*YOUR OBJECTIVE*
Take the material and output all of it exactly.
*** INFORMATION PROVIDED ***
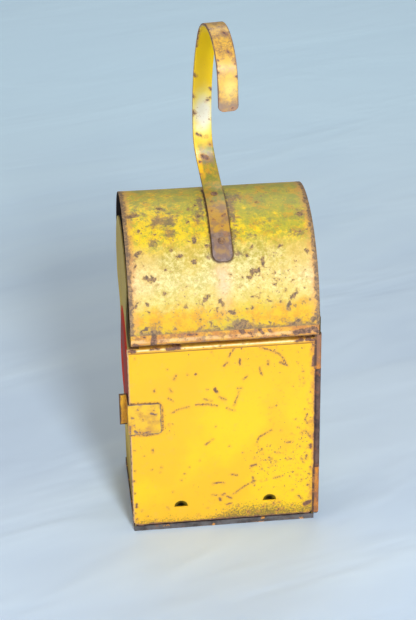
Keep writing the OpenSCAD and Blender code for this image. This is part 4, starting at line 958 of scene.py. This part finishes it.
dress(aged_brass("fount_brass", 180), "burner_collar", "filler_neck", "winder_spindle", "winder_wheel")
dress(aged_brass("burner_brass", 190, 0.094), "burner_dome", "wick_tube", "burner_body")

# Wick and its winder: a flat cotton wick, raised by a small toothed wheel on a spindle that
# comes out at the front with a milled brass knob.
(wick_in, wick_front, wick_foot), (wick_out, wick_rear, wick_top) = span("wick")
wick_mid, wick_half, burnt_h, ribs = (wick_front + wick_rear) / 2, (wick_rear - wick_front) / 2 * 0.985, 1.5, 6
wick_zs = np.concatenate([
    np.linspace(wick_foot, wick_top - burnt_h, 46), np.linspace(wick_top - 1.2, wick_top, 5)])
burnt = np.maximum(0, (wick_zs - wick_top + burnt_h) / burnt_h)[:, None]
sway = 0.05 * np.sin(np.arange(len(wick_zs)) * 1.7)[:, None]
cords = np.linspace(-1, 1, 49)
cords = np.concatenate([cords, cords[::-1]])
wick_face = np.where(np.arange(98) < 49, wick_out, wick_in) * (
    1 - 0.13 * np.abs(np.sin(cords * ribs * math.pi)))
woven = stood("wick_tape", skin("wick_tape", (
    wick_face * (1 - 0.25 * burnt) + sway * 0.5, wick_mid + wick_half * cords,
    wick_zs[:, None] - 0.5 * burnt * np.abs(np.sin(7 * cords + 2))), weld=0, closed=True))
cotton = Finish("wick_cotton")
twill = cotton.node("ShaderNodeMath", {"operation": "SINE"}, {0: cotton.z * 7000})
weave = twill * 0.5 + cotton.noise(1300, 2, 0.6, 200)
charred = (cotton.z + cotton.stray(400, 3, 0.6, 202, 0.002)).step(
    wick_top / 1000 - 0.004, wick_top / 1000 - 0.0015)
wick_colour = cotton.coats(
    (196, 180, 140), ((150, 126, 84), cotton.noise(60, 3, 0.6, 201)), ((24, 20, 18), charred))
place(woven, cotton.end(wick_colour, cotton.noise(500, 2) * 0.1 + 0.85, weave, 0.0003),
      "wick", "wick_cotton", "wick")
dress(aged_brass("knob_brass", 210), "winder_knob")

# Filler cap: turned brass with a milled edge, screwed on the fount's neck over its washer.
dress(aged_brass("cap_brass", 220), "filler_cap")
***
*ANSWER TO THE TASK*
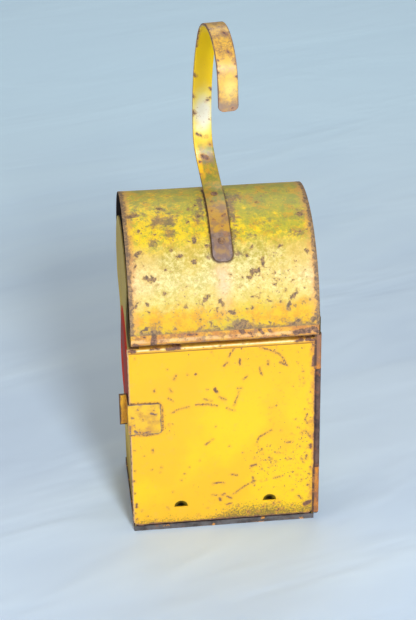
Keep writing the OpenSCAD and Blender code for this image. This is part 4, starting at line 958 of scene.py. This part finishes it.
dress(aged_brass("fount_brass", 180), "burner_collar", "filler_neck", "winder_spindle", "winder_wheel")
dress(aged_brass("burner_brass", 190, 0.094), "burner_dome", "wick_tube", "burner_body")

# Wick and its winder: a flat cotton wick, raised by a small toothed wheel on a spindle that
# comes out at the front with a milled brass knob.
(wick_in, wick_front, wick_foot), (wick_out, wick_rear, wick_top) = span("wick")
wick_mid, wick_half, burnt_h, ribs = (wick_front + wick_rear) / 2, (wick_rear - wick_front) / 2 * 0.985, 1.5, 6
wick_zs = np.concatenate([
    np.linspace(wick_foot, wick_top - burnt_h, 46), np.linspace(wick_top - 1.2, wick_top, 5)])
burnt = np.maximum(0, (wick_zs - wick_top + burnt_h) / burnt_h)[:, None]
sway = 0.05 * np.sin(np.arange(len(wick_zs)) * 1.7)[:, None]
cords = np.linspace(-1, 1, 49)
cords = np.concatenate([cords, cords[::-1]])
wick_face = np.where(np.arange(98) < 49, wick_out, wick_in) * (
    1 - 0.13 * np.abs(np.sin(cords * ribs * math.pi)))
woven = stood("wick_tape", skin("wick_tape", (
    wick_face * (1 - 0.25 * burnt) + sway * 0.5, wick_mid + wick_half * cords,
    wick_zs[:, None] - 0.5 * burnt * np.abs(np.sin(7 * cords + 2))), weld=0, closed=True))
cotton = Finish("wick_cotton")
twill = cotton.node("ShaderNodeMath", {"operation": "SINE"}, {0: cotton.z * 7000})
weave = twill * 0.5 + cotton.noise(1300, 2, 0.6, 200)
charred = (cotton.z + cotton.stray(400, 3, 0.6, 202, 0.002)).step(
    wick_top / 1000 - 0.004, wick_top / 1000 - 0.0015)
wick_colour = cotton.coats(
    (196, 180, 140), ((150, 126, 84), cotton.noise(60, 3, 0.6, 201)), ((24, 20, 18), charred))
place(woven, cotton.end(wick_colour, cotton.noise(500, 2) * 0.1 + 0.85, weave, 0.0003),
      "wick", "wick_cotton", "wick")
dress(aged_brass("knob_brass", 210), "winder_knob")

# Filler cap: turned brass with a milled edge, screwed on the fount's neck over its washer.
dress(aged_brass("cap_brass", 220), "filler_cap")